Atualmente, não há lei específica que estabeleça punição para transações de caixa dois. Todavia, existem leis que, embora não tratem especificamente do caixa dois, servem para punir esses tipos de transações. A lei eleitoral, por exemplo, pune com prisão de um a cinco anos quem inserir ou fazer declaração falsa ou omitir documentos da prestação de contas da campanha eleitoral. Também, se forem ilícitas as origens de montantes movimentados em caixa dois, há possibilidades de que essas transações sejam enquadradas em outros crimes, tais como corrupção e lavagem de dinheiro. Assim, para se efetivar a anistia, torna-se obrigatória a previsão desse perdão no texto da lei de forma explícita. Não pode ser simplesmente uma anistia concedida de forma automática abrangendo todos os tipos de crimes, inclusive os correlatos. Os crimes anistiados terão que ser identificados e declarados. E é isto que está a dificultar o progresso da proposta da emenda, pois o que se encontra no seu fundamento é a intenção oculta de anistia geral, beneficiando partidos políticos e todos os políticos conhecidos e desconhecidos envolvidos nas operações da Lava Jato.

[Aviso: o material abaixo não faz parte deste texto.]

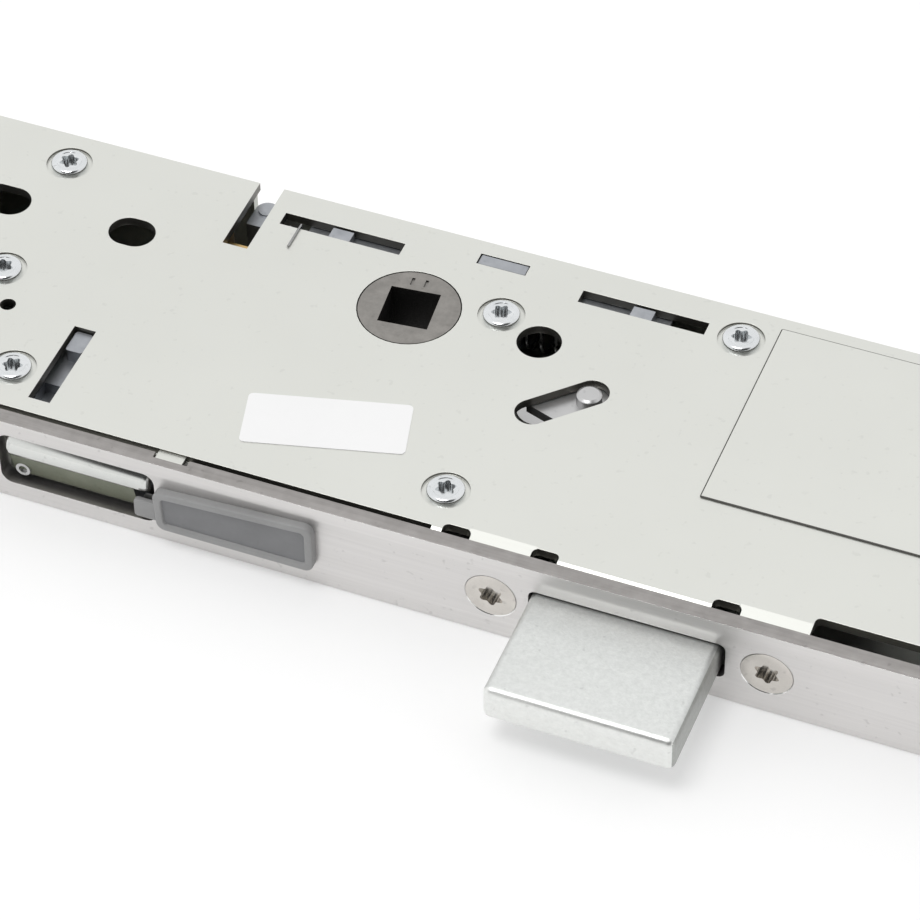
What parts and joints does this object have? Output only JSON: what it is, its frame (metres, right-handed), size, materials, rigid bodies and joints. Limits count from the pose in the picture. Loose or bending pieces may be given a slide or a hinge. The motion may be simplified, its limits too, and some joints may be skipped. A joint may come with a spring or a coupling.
{
  "type": "multipoint door lock",
  "caption": "Handle-operated multipoint door lock: central case with latch, deadbolt and cylinder opening, hook cases linked by rails, long flat faceplate.",
  "frame": {"origin": "follower axis at the underside of the case", "axes": "+X along the lock towards its lower end, +Y from the faceplate into the door, +Z across the lock, along the spindle"},
  "size_m": [1.77, 0.0832, 0.0166],
  "materials": {
    "stainless": "brushed stainless strip",
    "screw": "turned screw heads",
    "tray": "zinc plated sheet",
    "cover": "pale zinc plated sheet",
    "plated": "zinc plated steel",
    "steel": "stamped steel",
    "follower": "sintered dark steel",
    "zinc": "bluish die cast zinc",
    "bolt": "matte plated steel",
    "brass": "plain brass",
    "spring": "drawn spring wire",
    "clip": "grey moulded plastic",
    "guide": "dark moulded plastic",
    "label": "white film label"
  },
  "bodies": {
    "lock_body": {"faceplate": "stainless", "faceplate_screws": "screw", "case_tray": "tray", "case_cover": "cover", "cylinder_guard_plate": "cover", "cover_screws": "plated", "case_pillars": "steel", "return_spring_upper": "spring", "return_spring_lower": "spring", "spring_stop": "zinc", "latch_spring": "spring", "latch_guide": "steel", "back_block": "zinc", "wire_spring": "spring", "key_lever_pivot": "steel", "key_lever_spring": "spring", "inspection_label": "label", "rail_guides": "guide", "hook_case_upper": "tray", "hook_cover_upper": "cover", "hook_pivot_upper": "steel", "hook_rivets_upper": "plated", "hook_case_lower": "tray", "hook_cover_lower": "cover", "hook_pivot_lower": "steel", "hook_rivets_lower": "plated"},
    "follower_body": {"follower": "follower"},
    "return_slide_body": {"return_slide": "zinc"},
    "drive_slide_body": {"drive_slide": "steel", "deadbolt_drive_pin": "steel", "upper_rail": "steel", "lower_rail": "steel", "rail_rivets": "plated", "driver_rivets": "plated", "hook_driver_upper": "steel", "hook_driver_lower": "steel"},
    "deadbolt_body": {"deadbolt": "bolt"},
    "deadlock_body": {"deadlock_plate": "steel", "deadlock_pin": "steel"},
    "latch_body": {"latch_bolt": "zinc", "latch_screw": "steel", "latch_tail": "steel", "latch_carrier": "brass"},
    "hook_upper_body": {"hook_upper": "zinc", "hook_pin_upper": "steel"},
    "hook_lower_body": {"hook_lower": "zinc", "hook_pin_lower": "steel"},
    "key_lever_body": {"key_lever": "zinc"},
    "clip_body": {"transit_clip": "clip"}
  },
  "joints": [
    {"name": "follower_turn", "type": "hinge", "parent": "lock_body", "child": "follower_body", "pos_m": [0, 0, 0.008], "axis": [0, 0, 1], "range_deg": [-45, 0], "stiffness_Nm_per_rad": 0.3},
    {"name": "drive_slide_travel", "type": "slide", "parent": "lock_body", "child": "drive_slide_body", "axis": [1, 0, 0], "range_m": [-0.02, 0]},
    {"name": "deadbolt_travel", "type": "slide", "parent": "lock_body", "child": "deadbolt_body", "axis": [0, 1, 0], "range_m": [0, 0.02]},
    {"name": "deadlock_travel", "type": "slide", "parent": "lock_body", "child": "deadlock_body", "axis": [0.7071, 0.7071, 0], "range_m": [-0.00905, 0]},
    {"name": "return_slide_travel", "type": "slide", "parent": "lock_body", "child": "return_slide_body", "axis": [1, 0, 0], "range_m": [0, 0.00813], "deforming": ["return_spring_upper", "return_spring_lower"]},
    {"name": "hook_upper_turn", "type": "hinge", "parent": "lock_body", "child": "hook_upper_body", "pos_m": [-0.64, -0.033, 0.008], "axis": [0, 0, 1], "range_deg": [0, 80]},
    {"name": "hook_lower_turn", "type": "hinge", "parent": "lock_body", "child": "hook_lower_body", "pos_m": [0.7, -0.033, 0.008], "axis": [0, 0, 1], "range_deg": [0, 80]},
    {"name": "latch_travel", "type": "slide", "parent": "lock_body", "child": "latch_body", "axis": [0, -1, 0], "range_m": [0, 0.0115], "deforming": ["latch_spring"]},
    {"name": "key_lever_turn", "type": "hinge", "parent": "lock_body", "child": "key_lever_body", "pos_m": [0.081, -0.019, 0.007], "axis": [0, 0, 1], "range_deg": [0, 20], "stiffness_Nm_per_rad": 0.02, "deforming": ["key_lever_spring"]},
    {"name": "clip_pull", "type": "slide", "parent": "lock_body", "child": "clip_body", "axis": [0, -1, 0], "range_m": [0, 0.014]}
  ],
  "couplings": [
    {"joint": "follower_turn", "follows": "drive_slide_travel", "rad_per_m": 39.27},
    {"joint": "deadbolt_travel", "follows": "drive_slide_travel", "ratio": -0.99999},
    {"joint": "deadlock_travel", "follows": "drive_slide_travel", "ratio": 0.4525},
    {"joint": "return_slide_travel", "follows": "drive_slide_travel", "ratio": -0.40655},
    {"joint": "hook_upper_turn", "follows": "drive_slide_travel", "rad_per_m": -69.812},
    {"joint": "hook_lower_turn", "follows": "drive_slide_travel", "rad_per_m": -69.812}
  ]
}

Preocupado com a possibilidade de a anistia vir a ser aprovada no Congresso Nacional, o Procurador Geral da República quer assegurar-se de que os crimes correlatos ao caixa dois, como o de corrupção e lavagem de dinheiro, continuem a ser julgados de acordo com a legislação vigente à época em que foram praticados. Anistiar por tabela os crimes correlatos é retroceder negativamente. A Justiça Federal em nota firmada em 24.11.2016 pelo Juiz Sérgio Moro anunciou que “toda anistia é questionável, pois estimula o desprezo à lei e gera desconfiança. Então, deve ser prévia e amplamente discutida com a população e deve ser objeto de intensa deliberação parlamentar. Preocupa, em especial, a possibilidade de que, a pretexto de anistiar doações eleitorais não registradas, sejam igualmente beneficiadas condutas de corrupção e de lavagem de dinheiro praticadas na forma de doações eleitorais, registradas ou não. Anistiar condutas de corrupção e de lavagem impactaria não só as investigações e os processos já julgados no âmbito da Operação Lava Jato, mas a integridade e a credibilidade, interna e externa, do Estado de Direito e da democracia brasileira, com consequências imprevisíveis para o futuro do país”.
Urge, pois, que mais uma vez a população brasileira se movimente por seus representantes, pelas instituições civis, movimentos de rua, exigindo que os parlamentares da Câmara e do Senado não aprovem a anistia nos termos atuais pretendidos. Não obstante o acordo feito entre os presidentes do Executivo e Legislativo (Michel Temer, Renan Calheiros e Rodrigo Maia), para impedir a anistia do caixa dois, é o povo do Brasil o maior interessado neste sentido, pois é ele que virá a ser o maior prejudicado. A anistia do caixa dois é maléfica ao povo brasileiro, desconstrói a moral pública do Brasil e depõe contra a virtude política nacional, se é que ainda existe alguma virtude entre os políticos brasileiros. É nos bastidores a tentativa de destruir a Operação Lava Jato, salvaguardando da delação da Odebrecht os interesses escusos dos grandes, médios e até parte dos pequenos partidos políticos. A emenda representa uma anistia ampla, geral e irrestrita, de todas as irregularidades cometidas por políticos nas prestações de contas das campanhas eleitorais, lavagem de dinheiro e corrupção, alcançando todas as esferas jurídicas, cível, penal e eleitoral, afastando qualquer tipo de pena e repatriação de dinheiro desviado. É o caos moral e político da sociedade brasileira.